Gas content (Gc) results are usually given as scf/ton or
cc/gram, as shown in the example lab report below. Multiply Gc in cc/gram by 32.18 to get Gc in scf/ton.
Example of Gas Content as measured in the lab in a shale
gas interval.
GAS CONTENT Versus TOC
TOC derived from log analysis models are
widely used as a guide to the quality of gas shales. Using
correlations of lab measured TOC and gas content (Gc). We can use
log analysis derived TOC values to predict Gc, which can then be
summed over the interval and converted to adsorbed gas in place.
Sample correlations are shown below.
Crossplots of TOC versus Gc for
Tight Gas / Shale Gas examples. Note the large variation in Gc
versus TOC for different rocks, and that the correlations are not
always very strong. These data sets are from core samples; cuttings
give much worse correlations. The fact that some best fit lines do
not pass through the origin suggests systematic errors in
measurement or recovery and preservation techniques, and erroneous
lost gas estimates.
Gas content from correlation of core analysis data:
1: Gc = KG11 * TOC%
Where:
Gc = gas content (scf/ton)
TOC% = total organic carbon (weight percent)
KG11 = gas parameter, varies between 5 and 15
SHALE Gas In Place -
adsorbed
Gas in place calculations in gas shales are done
in two parts: adsorbed gas and free gas.
Adsorbed gas in place is calculated from the actual gas
content found in the lab or from a correlation between TOC and
gas content (generated from lab measured data). Examples of both
data sources are shown below..
Gas in place is derived from:
2: GIPadsorb = KG6 * Gc * DENS * THICK * AREA
Where:
GIPadsorb = gas in place (Bcf)
Gc = sorbed gas from lab measured isotherm (scf/ton)

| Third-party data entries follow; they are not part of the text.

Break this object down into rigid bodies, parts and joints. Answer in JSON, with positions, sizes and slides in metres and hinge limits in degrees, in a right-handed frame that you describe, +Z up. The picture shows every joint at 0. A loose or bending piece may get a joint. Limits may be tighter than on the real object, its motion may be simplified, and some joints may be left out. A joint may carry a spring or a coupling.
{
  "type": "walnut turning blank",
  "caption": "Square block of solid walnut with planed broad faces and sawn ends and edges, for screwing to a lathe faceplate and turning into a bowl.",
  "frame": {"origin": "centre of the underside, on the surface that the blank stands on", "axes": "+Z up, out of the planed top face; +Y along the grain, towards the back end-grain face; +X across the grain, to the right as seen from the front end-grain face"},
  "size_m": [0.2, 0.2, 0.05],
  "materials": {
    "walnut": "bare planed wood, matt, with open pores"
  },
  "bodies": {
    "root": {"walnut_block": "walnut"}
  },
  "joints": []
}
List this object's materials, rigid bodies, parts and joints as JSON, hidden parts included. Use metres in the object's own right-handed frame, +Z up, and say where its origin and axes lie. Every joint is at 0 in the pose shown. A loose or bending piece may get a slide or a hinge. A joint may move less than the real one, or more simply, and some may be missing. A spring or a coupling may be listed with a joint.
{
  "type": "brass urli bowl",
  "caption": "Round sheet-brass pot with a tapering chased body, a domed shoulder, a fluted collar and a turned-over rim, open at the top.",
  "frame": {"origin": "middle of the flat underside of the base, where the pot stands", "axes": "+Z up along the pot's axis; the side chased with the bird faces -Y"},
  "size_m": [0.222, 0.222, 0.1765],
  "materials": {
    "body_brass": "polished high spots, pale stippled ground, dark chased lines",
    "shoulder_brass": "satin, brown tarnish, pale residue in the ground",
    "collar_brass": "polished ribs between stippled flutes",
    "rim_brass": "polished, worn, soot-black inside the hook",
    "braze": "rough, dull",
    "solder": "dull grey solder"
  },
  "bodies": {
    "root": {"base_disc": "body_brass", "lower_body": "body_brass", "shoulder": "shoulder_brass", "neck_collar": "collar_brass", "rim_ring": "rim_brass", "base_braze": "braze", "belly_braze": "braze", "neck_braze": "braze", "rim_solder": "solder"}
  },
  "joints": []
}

DENS = layer density from log or lab measurement (g/cc)
THICK = layer thickness (feet)
AREA = spacing unit area (acres)
KG6 = 1.3597*10^-6
If AREA = 640 acres, then GIP = Bcf/Section (= Bcf/sq.mile)
Multiply meters by 3.281 to obtain thickness in feet.

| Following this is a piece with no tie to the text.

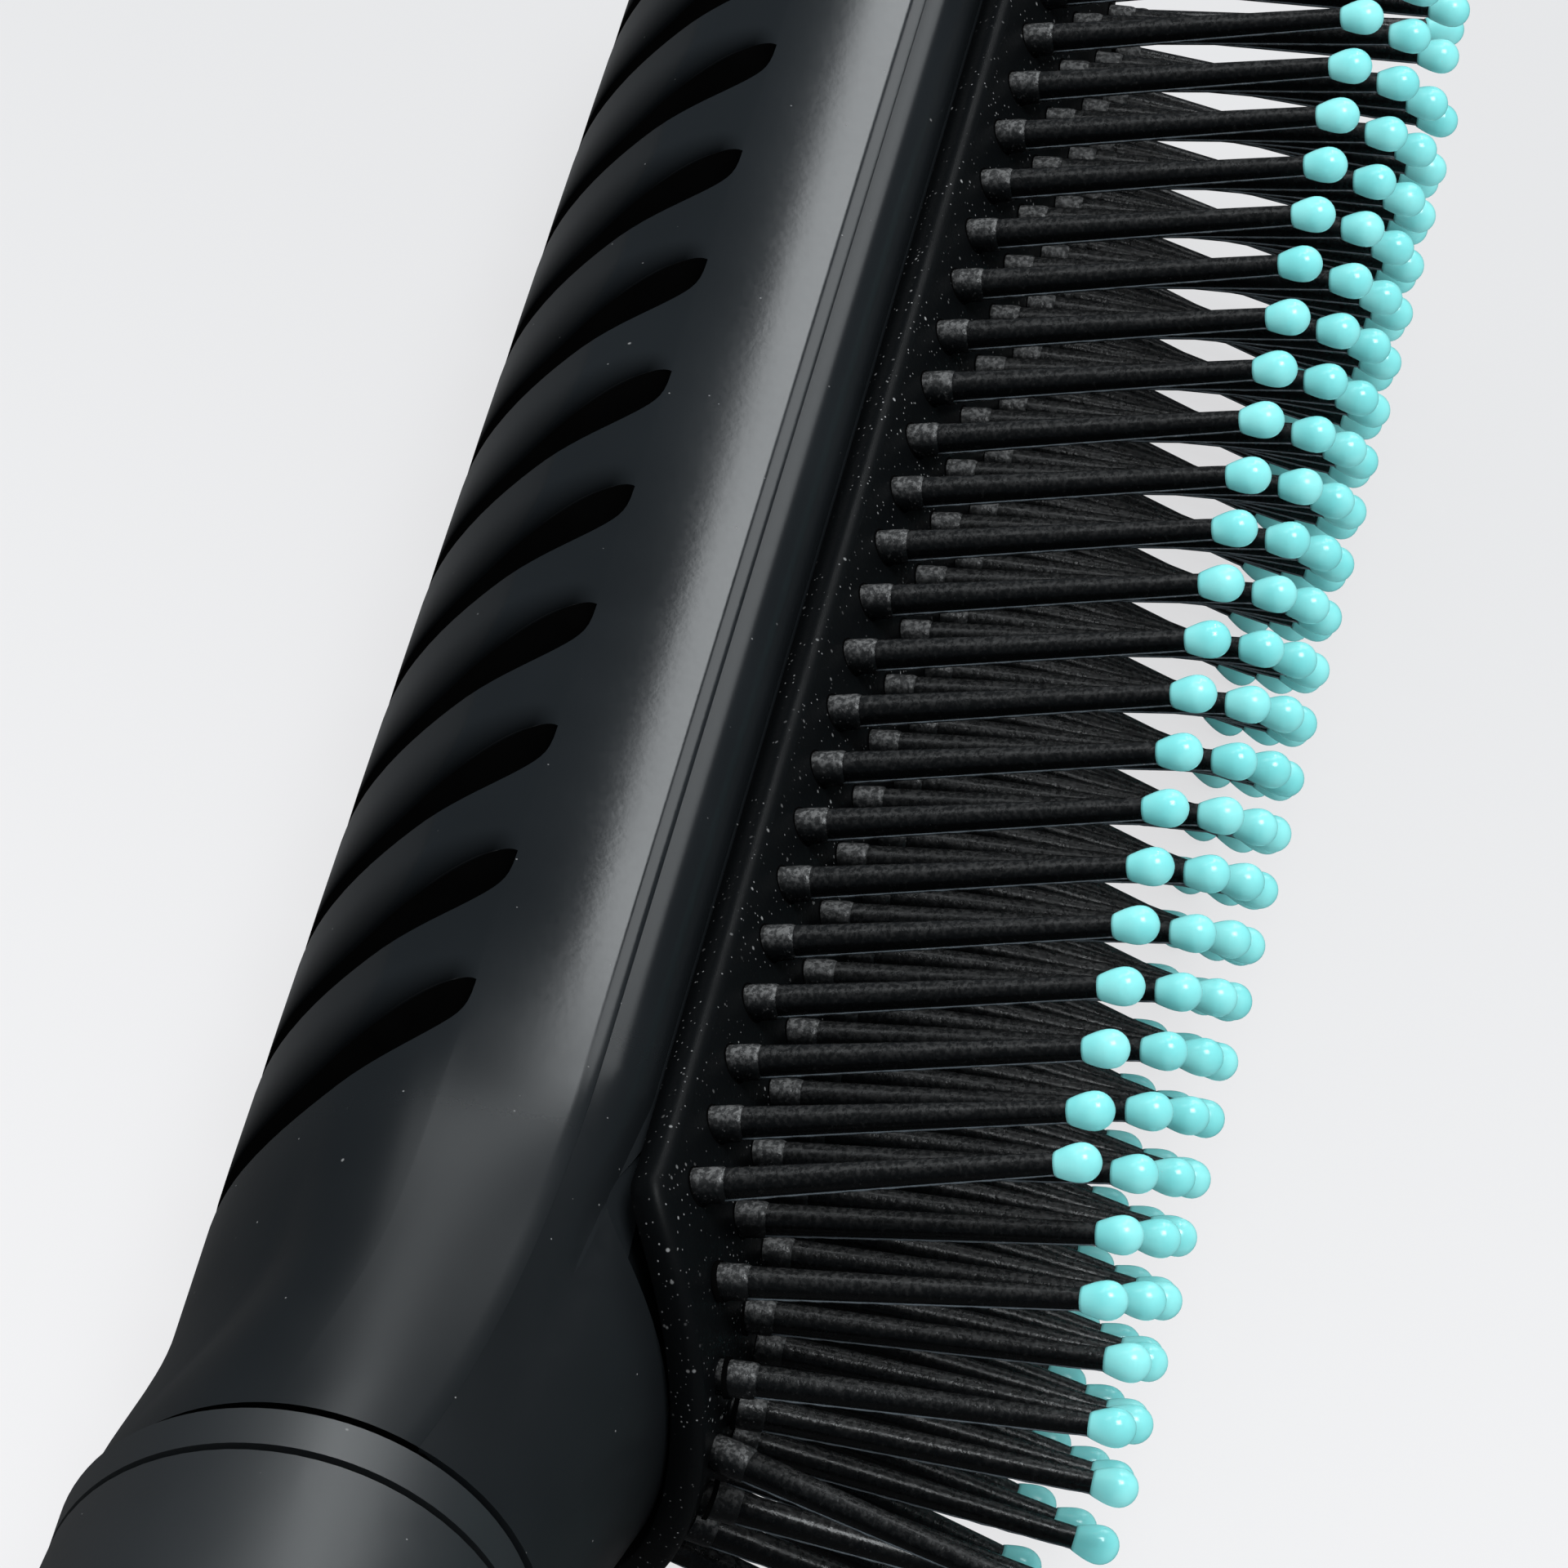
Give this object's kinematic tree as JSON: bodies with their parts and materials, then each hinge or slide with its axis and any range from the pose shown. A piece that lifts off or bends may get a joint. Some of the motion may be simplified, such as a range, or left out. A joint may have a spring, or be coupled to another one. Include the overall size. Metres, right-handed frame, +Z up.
{
  "type": "styling brush",
  "caption": "Half-round vented styling brush: ball-tipped pins in staggered rows on a curved plate, louvred back shell, ringed neck and round grip, lying on its side.",
  "frame": {"origin": "middle of the footprint, on the surface that the brush lies on", "axes": "+X along the handle axis from the grip to the head's far end, +Z up, pins pointing to -Y"},
  "size_m": [0.2404, 0.046, 0.0323],
  "materials": {
    "shell_black": "satin black moulding with a soft sheen",
    "frame_black": "satin black moulding",
    "plate_black": "glossy black with fine dust",
    "collar_black": "satin black ring",
    "grip_black": "satin black, slightly soft to the touch",
    "core_dark": "plain moulded rod, hidden",
    "cap_black": "satin black cap",
    "pins_black": "black nylon with fine grain",
    "tips_turquoise": "glossy dipped turquoise coating"
  },
  "bodies": {
    "root": {"back_shell": "shell_black", "front_frame": "frame_black", "pin_plate": "plate_black", "neck_collar": "collar_black", "handle_grip": "grip_black", "handle_core": "core_dark", "handle_end_cap": "cap_black", "pin_row_1": "pins_black", "pin_row_2": "pins_black", "pin_row_3": "pins_black", "pin_row_4": "pins_black", "pin_row_5": "pins_black", "pin_row_6": "pins_black", "pin_row_7": "pins_black", "tip_coats_row_1": "tips_turquoise", "tip_coats_row_2": "tips_turquoise", "tip_coats_row_3": "tips_turquoise", "tip_coats_row_4": "tips_turquoise", "tip_coats_row_5": "tips_turquoise", "tip_coats_row_6": "tips_turquoise", "tip_coats_row_7": "tips_turquoise"}
  },
  "joints": []
}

Multiply Gc in cc/gram by 32.18 to get Gc in scf/ton.
COMMENTS
Typical shale densities are in the range of 2.20 to 2.60
g/cc.
Recoverable gas can be estimated by using the sorption curve
at abandonment pressure (Ga) and replacing Gc in Equation 1 with
(Gc - Ga).
"ground
truth".
SHALE Gas In Place - FREE
GAS
Free gas in place is calculated from the usual
volumetric equations using the porosity and water saturations
developed by the kerogen corrected log analysis model:
22: Bg = (Ps *
(Tf + KT2)) / (Pf * (Ts + KT2)) * ZF
23: GIPfree = KV4 * (1 - Qnc) * PHIe * (1 - Sw) * THICK * AREA / Bg
24: GIPtotal = GIPadsorb + GIPfree
Where:
AREA = reservoir area (acres)
Bg = gas formation volume factor (fractional)

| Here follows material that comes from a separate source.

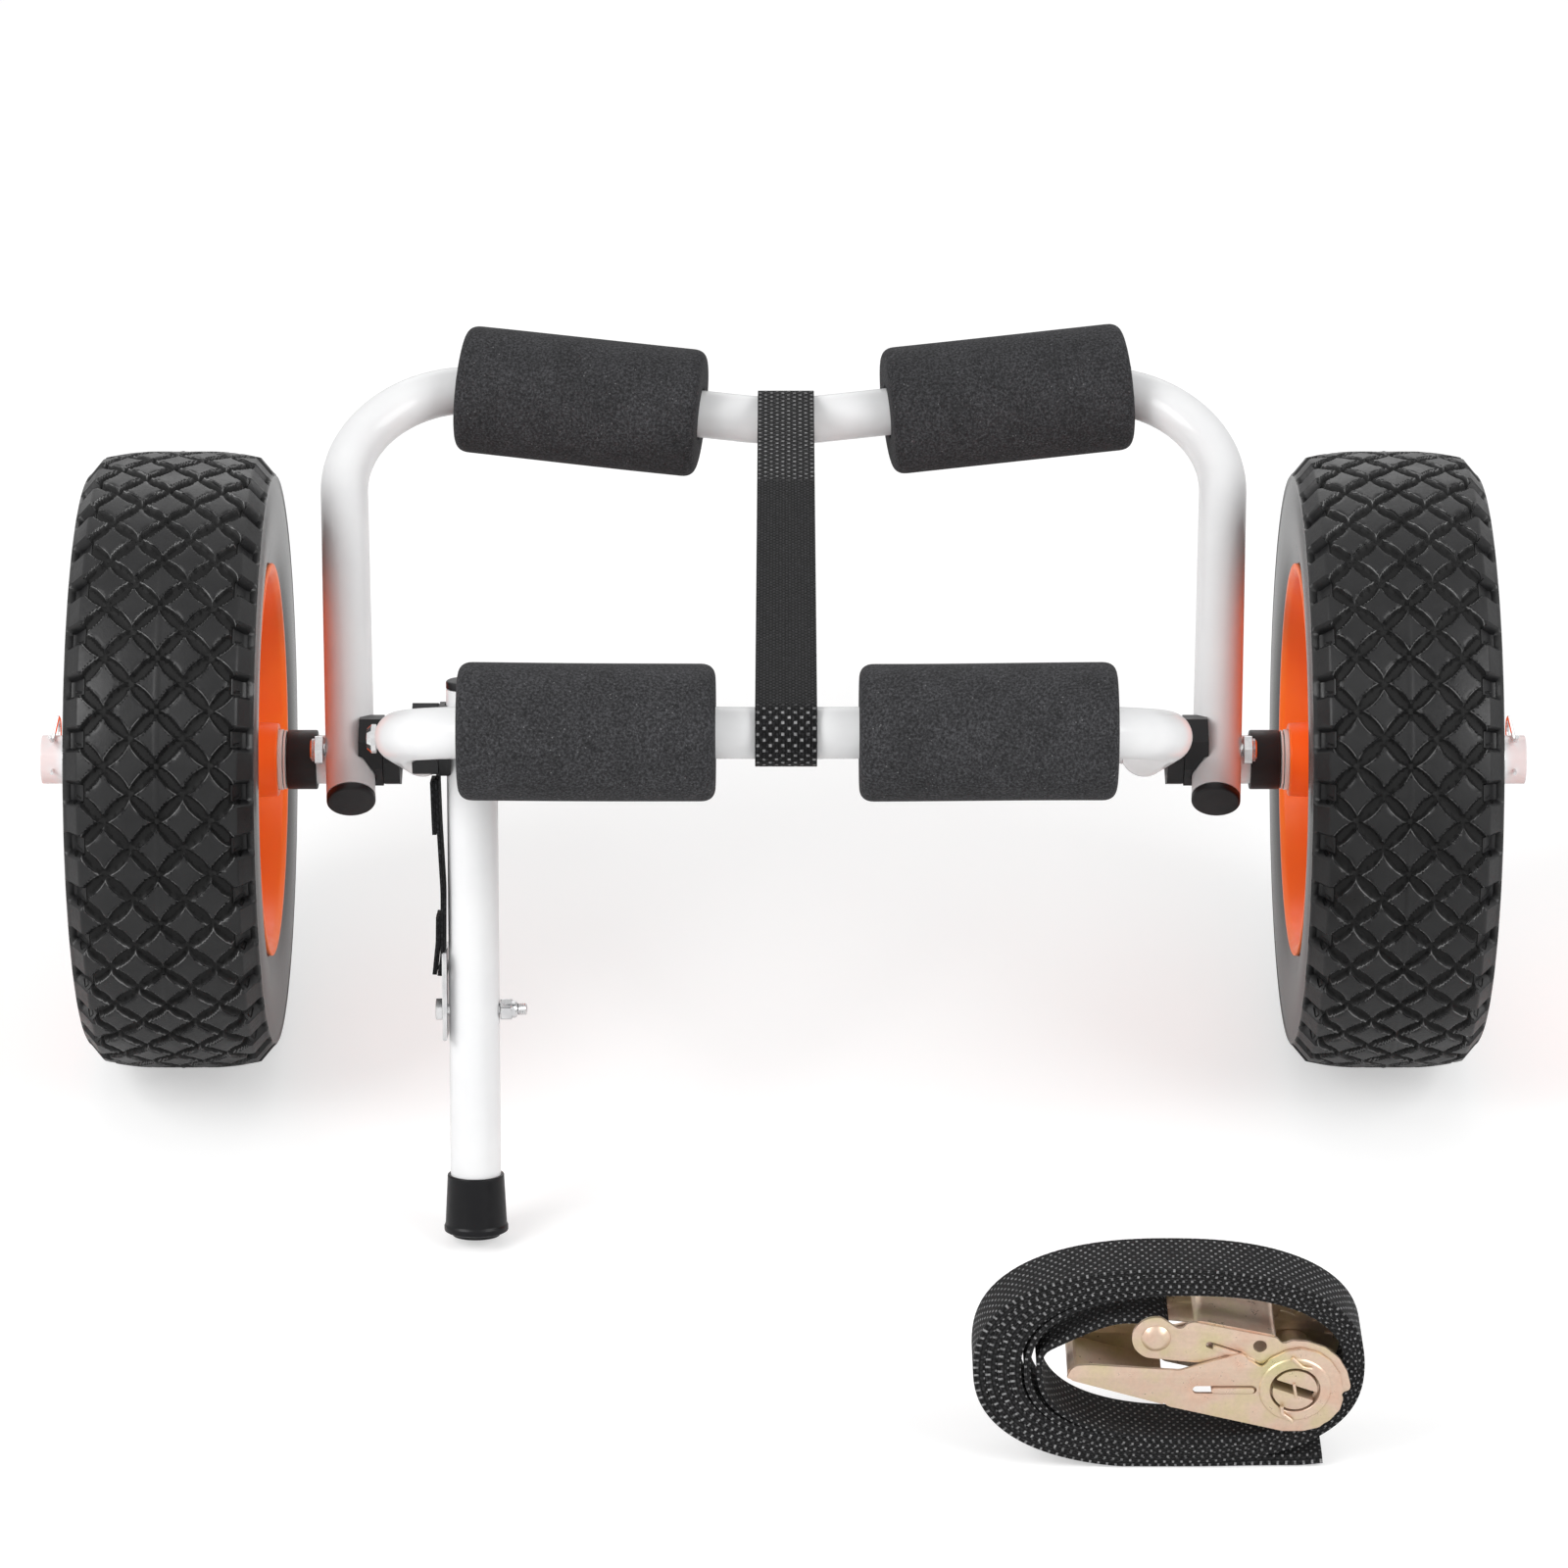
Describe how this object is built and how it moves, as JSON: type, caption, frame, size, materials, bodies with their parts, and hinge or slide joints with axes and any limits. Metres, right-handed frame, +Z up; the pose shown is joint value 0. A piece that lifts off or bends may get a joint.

GIPfree = original free gas in place (Bcf)
GIPtotal = total gas in place (Bcf)
PHIe = effective porosity (fractional)
Sw = water saturation in un-invaded zone (fractional)
THICK = layer thickness (feet)
Pf = formation pressure (psi)
Ps = surface pressure (psi)
Tf = formation temperature ('F)
Ts = surface temperature ('F)
ZF = gas compressibility factor (fractional)
KT2 = 460'F
KV4 = 0.000 043 560
Qnc = fraction of gas that is non-combustible (CO2, N2,etc)
If AREA = 640 acres, then GIP = Bcf/Section (= Bcf/sq.mile)
Multiply meters by 3.281 to obtain thickness in feet.